### Set problem
Write out exactly the lines running from the line that includes "upper_shell()" to the end of the data, both ends included, and nothing besides.
# START OF Given material
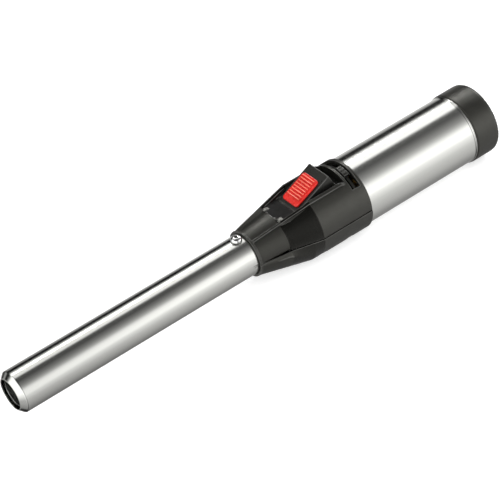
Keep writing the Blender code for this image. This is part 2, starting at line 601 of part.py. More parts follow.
def use_real_meshes():
    """Applies each piece's modifiers, and shades its round faces smooth."""
    bpy.context.view_layer.update()
    graph = bpy.context.evaluated_depsgraph_get()
    finished = {}
    for obj in TORCH.objects:
        if obj.type == "MESH":
            finished[obj] = bpy.data.meshes.new_from_object(obj.evaluated_get(graph), depsgraph=graph)
    for obj, mesh in finished.items():
        obj.modifiers.clear()
        obj.data = mesh
        mesh.name = obj.name
        mesh.shade_smooth()
        mesh.set_sharp_from_angle(angle=math.radians(35))


upper_shell()
lower_shell()
shell_screws()
barrel()
burner()
spark_line()
trigger_lever()
trigger_pad()
igniter()
valve_train()
tank()
handle_and_cap()
use_real_meshes()
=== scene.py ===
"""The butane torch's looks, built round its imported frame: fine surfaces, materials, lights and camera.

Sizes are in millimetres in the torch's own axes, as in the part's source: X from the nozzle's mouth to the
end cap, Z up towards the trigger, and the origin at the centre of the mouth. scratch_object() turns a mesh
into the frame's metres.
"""

import json
import math

import bmesh
import bpy
from mathutils import Matrix, Vector


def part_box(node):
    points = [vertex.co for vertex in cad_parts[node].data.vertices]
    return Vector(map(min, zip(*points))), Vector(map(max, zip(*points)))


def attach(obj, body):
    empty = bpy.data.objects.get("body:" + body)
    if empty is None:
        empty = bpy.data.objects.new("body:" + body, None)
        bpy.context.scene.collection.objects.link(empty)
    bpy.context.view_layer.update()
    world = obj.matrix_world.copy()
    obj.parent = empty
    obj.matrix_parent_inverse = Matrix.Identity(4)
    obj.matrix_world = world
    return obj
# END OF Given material
### The answer
upper_shell()
lower_shell()
shell_screws()
barrel()
burner()
spark_line()
trigger_lever()
trigger_pad()
igniter()
valve_train()
tank()
handle_and_cap()
use_real_meshes()
=== scene.py ===
"""The butane torch's looks, built round its imported frame: fine surfaces, materials, lights and camera.

Sizes are in millimetres in the torch's own axes, as in the part's source: X from the nozzle's mouth to the
end cap, Z up towards the trigger, and the origin at the centre of the mouth. scratch_object() turns a mesh
into the frame's metres.
"""

import json
import math

import bmesh
import bpy
from mathutils import Matrix, Vector


def part_box(node):
    points = [vertex.co for vertex in cad_parts[node].data.vertices]
    return Vector(map(min, zip(*points))), Vector(map(max, zip(*points)))


def attach(obj, body):
    empty = bpy.data.objects.get("body:" + body)
    if empty is None:
        empty = bpy.data.objects.new("body:" + body, None)
        bpy.context.scene.collection.objects.link(empty)
    bpy.context.view_layer.update()
    world = obj.matrix_world.copy()
    obj.parent = empty
    obj.matrix_parent_inverse = Matrix.Identity(4)
    obj.matrix_world = world
    return obj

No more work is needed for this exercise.